*Source records:*
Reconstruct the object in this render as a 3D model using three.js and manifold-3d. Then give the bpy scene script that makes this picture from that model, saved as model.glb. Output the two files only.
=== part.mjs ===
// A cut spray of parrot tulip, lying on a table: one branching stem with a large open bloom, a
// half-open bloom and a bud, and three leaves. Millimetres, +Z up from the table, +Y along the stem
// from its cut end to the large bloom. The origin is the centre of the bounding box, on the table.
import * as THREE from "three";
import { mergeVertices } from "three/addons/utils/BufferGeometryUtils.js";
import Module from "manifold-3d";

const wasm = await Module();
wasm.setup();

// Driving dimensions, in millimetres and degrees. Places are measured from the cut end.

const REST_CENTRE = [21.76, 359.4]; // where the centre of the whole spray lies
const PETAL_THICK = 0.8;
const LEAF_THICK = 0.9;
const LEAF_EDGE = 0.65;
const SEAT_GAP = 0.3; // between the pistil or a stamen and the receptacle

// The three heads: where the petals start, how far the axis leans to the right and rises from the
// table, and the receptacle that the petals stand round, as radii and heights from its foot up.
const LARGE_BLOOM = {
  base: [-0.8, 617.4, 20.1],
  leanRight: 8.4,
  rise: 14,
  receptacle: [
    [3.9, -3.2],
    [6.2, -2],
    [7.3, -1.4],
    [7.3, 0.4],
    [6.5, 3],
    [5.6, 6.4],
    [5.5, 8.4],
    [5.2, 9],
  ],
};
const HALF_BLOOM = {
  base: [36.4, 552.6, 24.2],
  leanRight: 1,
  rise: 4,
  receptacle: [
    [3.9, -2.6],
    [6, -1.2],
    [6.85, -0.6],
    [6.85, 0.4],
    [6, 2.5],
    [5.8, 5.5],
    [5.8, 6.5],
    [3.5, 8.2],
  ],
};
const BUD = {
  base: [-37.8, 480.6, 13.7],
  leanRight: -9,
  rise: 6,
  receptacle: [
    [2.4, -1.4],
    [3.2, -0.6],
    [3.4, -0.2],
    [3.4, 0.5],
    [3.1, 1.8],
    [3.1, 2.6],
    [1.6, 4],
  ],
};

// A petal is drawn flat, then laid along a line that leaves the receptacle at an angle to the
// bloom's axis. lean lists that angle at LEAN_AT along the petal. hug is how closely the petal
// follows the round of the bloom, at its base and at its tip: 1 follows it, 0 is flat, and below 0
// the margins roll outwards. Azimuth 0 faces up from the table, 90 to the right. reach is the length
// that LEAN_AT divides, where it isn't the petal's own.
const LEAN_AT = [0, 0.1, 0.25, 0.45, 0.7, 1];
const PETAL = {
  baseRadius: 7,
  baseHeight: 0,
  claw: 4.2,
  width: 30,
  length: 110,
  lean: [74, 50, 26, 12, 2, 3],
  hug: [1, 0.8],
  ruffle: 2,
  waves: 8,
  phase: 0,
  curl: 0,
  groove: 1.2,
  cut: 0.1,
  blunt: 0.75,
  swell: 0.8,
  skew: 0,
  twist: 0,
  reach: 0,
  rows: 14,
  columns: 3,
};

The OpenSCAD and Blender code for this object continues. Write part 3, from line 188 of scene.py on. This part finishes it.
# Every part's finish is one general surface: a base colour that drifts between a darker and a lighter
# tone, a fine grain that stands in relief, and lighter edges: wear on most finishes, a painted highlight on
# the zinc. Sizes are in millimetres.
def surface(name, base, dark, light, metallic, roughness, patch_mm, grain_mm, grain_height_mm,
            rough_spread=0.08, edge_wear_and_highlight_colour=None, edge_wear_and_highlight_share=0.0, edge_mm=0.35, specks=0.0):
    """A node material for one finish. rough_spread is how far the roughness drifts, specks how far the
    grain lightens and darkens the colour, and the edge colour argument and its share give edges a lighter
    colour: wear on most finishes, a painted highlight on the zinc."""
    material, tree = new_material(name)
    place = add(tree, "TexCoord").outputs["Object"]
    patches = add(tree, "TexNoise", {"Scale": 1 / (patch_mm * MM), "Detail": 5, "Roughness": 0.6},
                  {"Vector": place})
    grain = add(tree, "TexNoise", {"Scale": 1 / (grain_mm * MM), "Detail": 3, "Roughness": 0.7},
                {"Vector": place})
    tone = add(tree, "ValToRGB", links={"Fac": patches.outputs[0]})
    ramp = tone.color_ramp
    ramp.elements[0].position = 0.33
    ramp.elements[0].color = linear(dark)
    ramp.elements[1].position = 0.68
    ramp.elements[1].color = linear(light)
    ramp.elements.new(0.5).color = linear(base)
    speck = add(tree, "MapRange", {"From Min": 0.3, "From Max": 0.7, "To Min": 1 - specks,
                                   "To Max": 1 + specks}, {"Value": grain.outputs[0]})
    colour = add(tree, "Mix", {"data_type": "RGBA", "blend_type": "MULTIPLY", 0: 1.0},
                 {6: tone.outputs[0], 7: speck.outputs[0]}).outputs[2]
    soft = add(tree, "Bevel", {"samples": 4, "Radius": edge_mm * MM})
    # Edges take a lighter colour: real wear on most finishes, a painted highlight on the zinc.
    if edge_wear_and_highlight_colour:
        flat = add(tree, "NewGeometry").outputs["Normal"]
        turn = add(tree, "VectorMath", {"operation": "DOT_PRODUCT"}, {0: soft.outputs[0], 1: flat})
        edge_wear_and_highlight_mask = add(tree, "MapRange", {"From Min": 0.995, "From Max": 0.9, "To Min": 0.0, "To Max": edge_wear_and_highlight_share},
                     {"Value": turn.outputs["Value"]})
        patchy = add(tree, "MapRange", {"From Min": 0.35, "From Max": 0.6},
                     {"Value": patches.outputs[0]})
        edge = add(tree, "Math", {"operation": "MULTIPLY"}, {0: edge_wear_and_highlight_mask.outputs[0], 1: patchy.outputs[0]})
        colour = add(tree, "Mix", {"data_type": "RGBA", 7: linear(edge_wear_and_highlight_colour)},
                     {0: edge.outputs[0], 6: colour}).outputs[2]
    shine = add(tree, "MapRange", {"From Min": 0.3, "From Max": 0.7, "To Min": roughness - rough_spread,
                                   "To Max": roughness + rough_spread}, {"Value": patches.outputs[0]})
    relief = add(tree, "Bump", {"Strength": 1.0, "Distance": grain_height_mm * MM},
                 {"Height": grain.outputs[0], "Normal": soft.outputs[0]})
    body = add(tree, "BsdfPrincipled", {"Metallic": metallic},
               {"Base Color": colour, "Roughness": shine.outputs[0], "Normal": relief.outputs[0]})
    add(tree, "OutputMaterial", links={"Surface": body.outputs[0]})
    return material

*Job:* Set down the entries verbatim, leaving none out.

*The output:*
Reconstruct the object in this render as a 3D model using three.js and manifold-3d. Then give the bpy scene script that makes this picture from that model, saved as model.glb. Output the two files only.
=== part.mjs ===
// A cut spray of parrot tulip, lying on a table: one branching stem with a large open bloom, a
// half-open bloom and a bud, and three leaves. Millimetres, +Z up from the table, +Y along the stem
// from its cut end to the large bloom. The origin is the centre of the bounding box, on the table.
import * as THREE from "three";
import { mergeVertices } from "three/addons/utils/BufferGeometryUtils.js";
import Module from "manifold-3d";

const wasm = await Module();
wasm.setup();

// Driving dimensions, in millimetres and degrees. Places are measured from the cut end.

const REST_CENTRE = [21.76, 359.4]; // where the centre of the whole spray lies
const PETAL_THICK = 0.8;
const LEAF_THICK = 0.9;
const LEAF_EDGE = 0.65;
const SEAT_GAP = 0.3; // between the pistil or a stamen and the receptacle

// The three heads: where the petals start, how far the axis leans to the right and rises from the
// table, and the receptacle that the petals stand round, as radii and heights from its foot up.
const LARGE_BLOOM = {
  base: [-0.8, 617.4, 20.1],
  leanRight: 8.4,
  rise: 14,
  receptacle: [
    [3.9, -3.2],
    [6.2, -2],
    [7.3, -1.4],
    [7.3, 0.4],
    [6.5, 3],
    [5.6, 6.4],
    [5.5, 8.4],
    [5.2, 9],
  ],
};
const HALF_BLOOM = {
  base: [36.4, 552.6, 24.2],
  leanRight: 1,
  rise: 4,
  receptacle: [
    [3.9, -2.6],
    [6, -1.2],
    [6.85, -0.6],
    [6.85, 0.4],
    [6, 2.5],
    [5.8, 5.5],
    [5.8, 6.5],
    [3.5, 8.2],
  ],
};
const BUD = {
  base: [-37.8, 480.6, 13.7],
  leanRight: -9,
  rise: 6,
  receptacle: [
    [2.4, -1.4],
    [3.2, -0.6],
    [3.4, -0.2],
    [3.4, 0.5],
    [3.1, 1.8],
    [3.1, 2.6],
    [1.6, 4],
  ],
};

// A petal is drawn flat, then laid along a line that leaves the receptacle at an angle to the
// bloom's axis. lean lists that angle at LEAN_AT along the petal. hug is how closely the petal
// follows the round of the bloom, at its base and at its tip: 1 follows it, 0 is flat, and below 0
// the margins roll outwards. Azimuth 0 faces up from the table, 90 to the right. reach is the length
// that LEAN_AT divides, where it isn't the petal's own.
const LEAN_AT = [0, 0.1, 0.25, 0.45, 0.7, 1];
const PETAL = {
  baseRadius: 7,
  baseHeight: 0,
  claw: 4.2,
  width: 30,
  length: 110,
  lean: [74, 50, 26, 12, 2, 3],
  hug: [1, 0.8],
  ruffle: 2,
  waves: 8,
  phase: 0,
  curl: 0,
  groove: 1.2,
  cut: 0.1,
  blunt: 0.75,
  swell: 0.8,
  skew: 0,
  twist: 0,
  reach: 0,
  rows: 14,
  columns: 3,
};

The OpenSCAD and Blender code for this object continues. Write part 3, from line 188 of scene.py on. This part finishes it.
# Every part's finish is one general surface: a base colour that drifts between a darker and a lighter
# tone, a fine grain that stands in relief, and lighter edges: wear on most finishes, a painted highlight on
# the zinc. Sizes are in millimetres.
def surface(name, base, dark, light, metallic, roughness, patch_mm, grain_mm, grain_height_mm,
            rough_spread=0.08, edge_wear_and_highlight_colour=None, edge_wear_and_highlight_share=0.0, edge_mm=0.35, specks=0.0):
    """A node material for one finish. rough_spread is how far the roughness drifts, specks how far the
    grain lightens and darkens the colour, and the edge colour argument and its share give edges a lighter
    colour: wear on most finishes, a painted highlight on the zinc."""
    material, tree = new_material(name)
    place = add(tree, "TexCoord").outputs["Object"]
    patches = add(tree, "TexNoise", {"Scale": 1 / (patch_mm * MM), "Detail": 5, "Roughness": 0.6},
                  {"Vector": place})
    grain = add(tree, "TexNoise", {"Scale": 1 / (grain_mm * MM), "Detail": 3, "Roughness": 0.7},
                {"Vector": place})
    tone = add(tree, "ValToRGB", links={"Fac": patches.outputs[0]})
    ramp = tone.color_ramp
    ramp.elements[0].position = 0.33
    ramp.elements[0].color = linear(dark)
    ramp.elements[1].position = 0.68
    ramp.elements[1].color = linear(light)
    ramp.elements.new(0.5).color = linear(base)
    speck = add(tree, "MapRange", {"From Min": 0.3, "From Max": 0.7, "To Min": 1 - specks,
                                   "To Max": 1 + specks}, {"Value": grain.outputs[0]})
    colour = add(tree, "Mix", {"data_type": "RGBA", "blend_type": "MULTIPLY", 0: 1.0},
                 {6: tone.outputs[0], 7: speck.outputs[0]}).outputs[2]
    soft = add(tree, "Bevel", {"samples": 4, "Radius": edge_mm * MM})
    # Edges take a lighter colour: real wear on most finishes, a painted highlight on the zinc.
    if edge_wear_and_highlight_colour:
        flat = add(tree, "NewGeometry").outputs["Normal"]
        turn = add(tree, "VectorMath", {"operation": "DOT_PRODUCT"}, {0: soft.outputs[0], 1: flat})
        edge_wear_and_highlight_mask = add(tree, "MapRange", {"From Min": 0.995, "From Max": 0.9, "To Min": 0.0, "To Max": edge_wear_and_highlight_share},
                     {"Value": turn.outputs["Value"]})
        patchy = add(tree, "MapRange", {"From Min": 0.35, "From Max": 0.6},
                     {"Value": patches.outputs[0]})
        edge = add(tree, "Math", {"operation": "MULTIPLY"}, {0: edge_wear_and_highlight_mask.outputs[0], 1: patchy.outputs[0]})
        colour = add(tree, "Mix", {"data_type": "RGBA", 7: linear(edge_wear_and_highlight_colour)},
                     {0: edge.outputs[0], 6: colour}).outputs[2]
    shine = add(tree, "MapRange", {"From Min": 0.3, "From Max": 0.7, "To Min": roughness - rough_spread,
                                   "To Max": roughness + rough_spread}, {"Value": patches.outputs[0]})
    relief = add(tree, "Bump", {"Strength": 1.0, "Distance": grain_height_mm * MM},
                 {"Height": grain.outputs[0], "Normal": soft.outputs[0]})
    body = add(tree, "BsdfPrincipled", {"Metallic": metallic},
               {"Base Color": colour, "Roughness": shine.outputs[0], "Normal": relief.outputs[0]})
    add(tree, "OutputMaterial", links={"Surface": body.outputs[0]})
    return material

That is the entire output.